EVSE can already participate in markets using the “metered generation output” (MGO) performance measurement (approved by FERC as part of ESDER 1), which recognizes a sub-metered storage device’s contribution to a facility’s overall load curtailment during a CAISO dispatch event. But the ISO cannot currently accommodate a sub-metered resource with a different performance profile than its host facility load. The ISO proposes to enable EVSE sub-metering and extend the MGO performance method for EVSE independent of, or in combination with, its host customer.
“Sub-metering resolves the lack of 15-minute interval metering at the host facility for measurement of curtailment in five-minute intervals, enables direct measurement of the actual EV load curtailment achieved and creates a more tailored market participation model for EVSEs,” CAISO said.

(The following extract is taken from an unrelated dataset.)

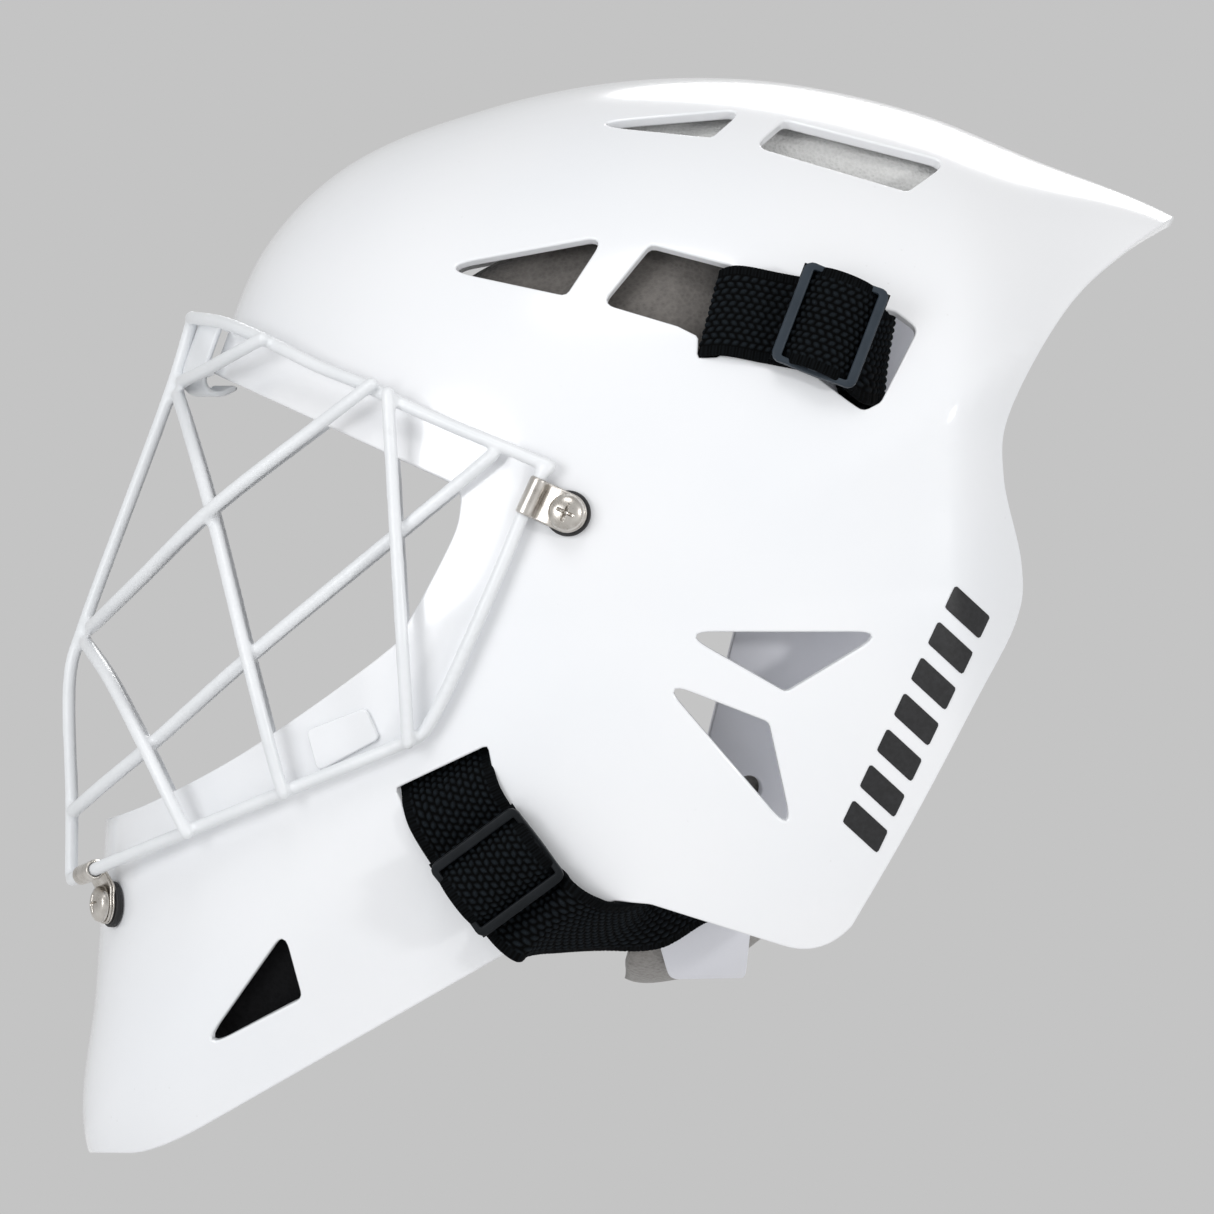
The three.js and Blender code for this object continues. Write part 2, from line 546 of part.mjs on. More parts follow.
const jawAcross = new THREE.Vector3(0.906, 0, 0.423);
const jawSlideAcross = new THREE.Vector3(0.84, 0, 0.54);
const lowerStations = [
  station(domes.shell, [-58.2, 125.4], INSIDE - 0.8, jawAcross),
  station(domes.shell, [-53.3, 114.6], INSIDE - 1.2, jawAcross),
  station(domes.shell, [-51.3, 110.2], -WALL - 1.9, jawAcross),
  station(domes.shell, [-49.3, 106], -0.6, jawAcross),
  station(domes.shell, [-47.3, 101.8], OUTSIDE, jawAcross),
  station(domes.shell, [-41.4, 92], OUTSIDE, jawSlideAcross),
  station(domes.shell, [-34.6, 82.4], OUTSIDE + 0.1, jawSlideAcross),
  station(domes.shell, [-28.4, 74.8], OUTSIDE + 0.2, new THREE.Vector3(0.8, 0, 0.6)),
  { point: new THREE.Vector3(-21.4, -98.2, 68), across: new THREE.Vector3(0.75, -0.28, 0.6) },
  { point: new THREE.Vector3(-12.2, -90, 64.8), across: new THREE.Vector3(0.52, -0.7, 0.49) },
  { point: new THREE.Vector3(1, -80.6, 66), across: new THREE.Vector3(0.25, -0.84, 0.47) },
  { point: new THREE.Vector3(11.8, -75, 71.4), across: new THREE.Vector3(0, -0.62, 0.78) },
  station(domes.plate, [22.5, 79.3], PLATE_LIFT + 1, new THREE.Vector3(-0.15, -0.3, 0.93)),
  station(domes.plate, [31, 81.5], PLATE_LIFT, new THREE.Vector3(-0.15, -0.3, 0.93)),
  station(domes.plate, [39, 83.5], PLATE_LIFT, new THREE.Vector3(-0.15, -0.3, 0.93)),
];
const LOWER_RIVET = [35.5, 82.6];

// A slide's frame lies over its strap; the loop of strap goes over its middle bar.
// It leans from the surface's normal towards straight sideways.
const SLIDE_LEAN = new THREE.Vector3(0, -0.8, 0);
function slideSeat({ slide: [x, z], direction, lift }) {
  const { point, normal } = onDome(domes.shell, x, z, lift);
  return seat({ point, normal: normal.add(SLIDE_LEAN).normalize() }, direction);
}
function slideGeometry(frame) {
  const { length, width, bar, thickness } = SLIDE;
  const rectangle = (x0, x1, y) => rounded([[x0, -y], [x1, -y], [x1, y], [x0, y]], 1.5);
  const outline = rectangle(-length / 2, length / 2, width / 2);
  const inner = length / 2 - bar;
  for (const side of [-1, 1]) {
    const [near, far] = [side * (bar / 2), side * inner];
    outline.holes.push(rectangle(Math.min(near, far), Math.max(near, far), width / 2 - 1.05));
  }
  return new THREE.ExtrudeGeometry(outline, { depth: thickness, bevelEnabled: false, curveSegments: 2 })
    .translate(0, 0, SLIDE_LIFT).applyMatrix4(frame);
}

function loopGeometry(frame) {
  const under = SLIDE_LIFT - HALF - 0.25;
  const over = SLIDE_LIFT + SLIDE.thickness + HALF + 0.3;
  const profile = [[-12.6, under], [-9.4, under], [-1.9, over], [1.9, over], [9.4, under], [12.6, under]];
  const across = new THREE.Vector3(0, 1, 0).transformDirection(frame);
  return ribbon(
    profile.map(([x, z]) => ({ point: new THREE.Vector3(x, 0, z).applyMatrix4(frame), across })), 14,
  );
}

// ---------------------------------------------------------------- back plate
const plateOutline = rounded(
  [[33.3, 151], [25.5, 118.9], [11, 62, 6], [15, 48.7, 3], [42, 48.7, 5], [125, 110], [130, 250], [78, 251, 12],
    [54, 222, 12], [46, 180, 14]], 5,
);
const rivetSeats = {
  upper: seat(onDome(domes.plate, ...UPPER_RIVET, -PLATE_TRAVEL_CLEAR), new THREE.Vector3(1, 0, 0)),
  lower: seat(onDome(domes.plate, ...LOWER_RIVET, -PLATE_TRAVEL_CLEAR), new THREE.Vector3(1, 0, 0)),
};
const vacantHole = seat(onDome(domes.plate, 38, 105, -PLATE_TRAVEL_CLEAR), new THREE.Vector3(1, 0, 0));
const rivetDrills = Object.values(rivetSeats).flatMap((frame) => [
  drill(RIVET.shank + 2 * GAP, 8, frame),
  drill(RIVET.shank + 2 * GAP, 8, rightOf(frame)),
]);
const plateSolid = cut(
  layer(domes.plate, PLATE_TRAVEL_CLEAR, PLATE_TRAVEL_CLEAR + PLATE_WALL, acrossPrism(plateOutline), 32, 12),
  ...rivetDrills,
  drill(8, 8, vacantHole),
  drill(8, 8, rightOf(vacantHole)),
);
const platePads = {
  outer: PLATE_TRAVEL_CLEAR + PLATE_WALL + 1.6,
  inner: PLATE_TRAVEL_CLEAR + PLATE_WALL + 12,
};
const rivetGeometry = (frame, base) => turned([
  [0, -PLATE_WALL - 0.6], [RIVET.shank / 2, -PLATE_WALL - 0.6], [RIVET.shank / 2, base],
  [RIVET.head / 2, base], [RIVET.head / 2, base + 0.5],
  [RIVET.head / 3, base + RIVET.headHeight - 0.4], [0, base + RIVET.headHeight],
], 14).applyMatrix4(frame);

// ---------------------------------------------------------------- brow bracket
// A bent sheet behind the cage's top, whose lower lip hooks back under the brow's edge.
const BRACKET_HALF_WIDTH = 13;
function bracketGeometry() {
  const profile = new THREE.Shape();
  profile.moveTo(-118.6, 239.5);
  profile.lineTo(-124, 226.4);
  profile.quadraticCurveTo(-125.4, 219.9, -121.2, 219.6);
  profile.lineTo(-114.8, 220.9);
  profile.lineTo(-115.1, 222.4);
  profile.lineTo(-121, 221.3);
  profile.quadraticCurveTo(-123.3, 221.4, -122.5, 226);
  profile.lineTo(-117.1, 239);
  return profile;
}

// ---------------------------------------------------------------- assembly
const part = new THREE.Group();
function place(name, geometry, material) {
  const mesh = new THREE.Mesh(geometry, material.clone());
  mesh.name = name;
  part.add(mesh);
}
function placePair(name, geometry, material) {
  place(name + "_left", geometry, material);
  place(name + "_right", mirrored(geometry), material);
}

place("shell", toGeometry(shellSolid), FINISH.shell);

place("crown_pad", toGeometry(crownPad), FINISH.felt);
place("brow_pad", toGeometry(browPad), FINISH.darkFoam);
for (const [name, { top = PAD_TOP, depth, outline, material }] of Object.entries(SIDE_PADS)) {
  const prism = acrossPrism(outline, -200, -5);
  placePair(name, toGeometry(layer(domes.shell, top, top + depth, prism)), material);
}

// The top wire and the centre wire are welded into one.
const topWire = wireGeometry(bothSides(wirePoints(TOP_WIRE, "centre", 16)), 44);
const centreWire = wireGeometry(CENTRE_WIRE.map(([x, z]) => new THREE.Vector3(x, 0, z)), 14);
place("cage_top_wire", toGeometry(toSolid(topWire).add(toSolid(centreWire))), FINISH.cage);
place("cage_lower_wire", wireGeometry(bothSides(wirePoints(LOWER_WIRE, "centre", 24)), 64), FINISH.cage);
for (const [name, { route, ends }] of Object.entries(BARS)) {
  const points = wirePoints(route, ends, 12);
  const last = points.at(-1);
  if (ends === "centre") last.y = -WIRE / 2 - GAP - 0.2;
  placePair("cage_" + name, wireGeometry(points, 14), FINISH.cage);
}

const wireInSeat = (frame, dome, [x, z]) => {
  const local = new THREE.Vector3(x, -halfWidthAt(dome, x, z), z).applyMatrix4(frame.clone().invert());
  return [local.x, local.z];
};
const hardware = [
  ["temple", templeSeat, wireInSeat(templeSeat, domes.cage, TEMPLE.wire)],
  ["chin", chinSeat, wireInSeat(chinSeat, domes.cage, CHIN.wire)],
];
for (const [where, frame, wireAt] of hardware) {
  const finishes = { clip: "steel", screw: "steel", washer: "rubber", nut: "steel" };
  for (const [piece, geometry] of Object.entries(clipSet(wireAt))) {
    placePair(where + "_" + piece, geometry.applyMatrix4(frame), FINISH[finishes[piece]]);
  }
}

place("back_plate", toGeometry(plateSolid), FINISH.plate);
const plateLayer = (prism) => toGeometry(layer(domes.plate, platePads.outer, platePads.inner, prism, 28, 12));
place(
  "back_plate_pad",
  plateLayer(acrossPrism(rounded([[84, 150], [140, 150], [140, 240], [80, 240], [76, 190]], 5), -46, 46)),
  FINISH.greyFoam,
);
const neckOutline = rounded(
  [[32, 138], [26, 110], [0, 61], [-1, 49.4, 2], [41, 50.4], [78, 112], [72, 138]], 4,
);
placePair(
  "neck_pad",
  plateLayer(acrossPrism(neckOutline, -200, -8)),
  FINISH.greyFoam,
);

const strapDrill = (frame) => drill(RIVET.shank + 2 * GAP, 8, frame);
const straps = [
  ["upper", upperStations, UPPER_RUN, rivetSeats.upper],
  ["lower", lowerStations, LOWER_RUN, rivetSeats.lower],
];
for (const [name, stations, run, rivetSeat] of straps) {
  const strap = toSolid(ribbon(stations, 34)).subtract(strapDrill(rivetSeat));
  placePair(name + "_strap", toGeometry(strap), FINISH.webbing);
  placePair(name + "_slide", slideGeometry(slideSeat(run)), FINISH.slide);
  placePair(name + "_strap_loop", loopGeometry(slideSeat(run)), FINISH.webbing);
  placePair(name + "_rivet", rivetGeometry(rivetSeat, STRAP_THICKNESS + 4 * GAP), FINISH.steel);
}

place(
  "brow_bracket",
  toGeometry(acrossPrism(bracketGeometry(), -BRACKET_HALF_WIDTH, BRACKET_HALF_WIDTH, 4)), FINISH.cage,
);

export default part;
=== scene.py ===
"""Street-hockey goalie mask: moulded shell, welded wire cage on P-clips, foam padding, and a back plate
hung in the open rear on four elastic straps with slides. Shapes are worked out in millimetres in the side
view (x, z) and put into the meshes in metres: +Z up, -X where the wearer looks, -Y the wearer's left."""
import math

import bpy
import numpy as np
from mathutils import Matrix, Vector
from mathutils.geometry import delaunay_2d_cdt


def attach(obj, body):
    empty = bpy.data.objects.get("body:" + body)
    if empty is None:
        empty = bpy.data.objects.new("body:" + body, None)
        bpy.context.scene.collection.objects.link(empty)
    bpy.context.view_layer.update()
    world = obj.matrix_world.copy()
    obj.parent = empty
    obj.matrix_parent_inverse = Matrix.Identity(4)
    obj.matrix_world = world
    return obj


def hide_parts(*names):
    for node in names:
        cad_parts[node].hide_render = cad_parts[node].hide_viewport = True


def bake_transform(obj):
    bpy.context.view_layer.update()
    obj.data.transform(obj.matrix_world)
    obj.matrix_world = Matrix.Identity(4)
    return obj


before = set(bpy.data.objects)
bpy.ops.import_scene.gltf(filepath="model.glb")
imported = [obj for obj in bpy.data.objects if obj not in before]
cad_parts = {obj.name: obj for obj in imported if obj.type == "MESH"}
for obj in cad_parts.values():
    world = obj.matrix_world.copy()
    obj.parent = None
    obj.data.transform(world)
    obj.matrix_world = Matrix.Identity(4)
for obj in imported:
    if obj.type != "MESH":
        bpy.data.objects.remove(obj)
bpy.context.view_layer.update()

MM = 0.001
WALL = 3.2
WIRE = 3.8
WELD_LAYER = 3.5  # from one crossing wire's middle to the next, a little less than a wire, so that they weld
STRAP_WIDTH = 28.4
STRAP_THICKNESS = 2.0
SLIDE_LIFT = 6.0
SLIDE_THICKNESS = 2.4
BODY = "shell_body"
PLATE_BODY = "back_plate_body"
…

Under the initiative to facilitate market participation for NGRs, CAISO dropped a proposal to identify commitment costs for NGRs in its separate Commitment Cost and Default Energy Bid Enhancements proposal, leaving those resources to be modeled as not having start-up, minimum load and transition costs.
CAISO is taking comment through May 21 on the ESDER 3 proposal and said it will continue to hold working groups, including focused working groups to examine more complex issues or those that have cross-jurisdictional concerns. Other participants in ESDER 3 are EV charging station company eMotorWerks and the California Energy Storage Alliance.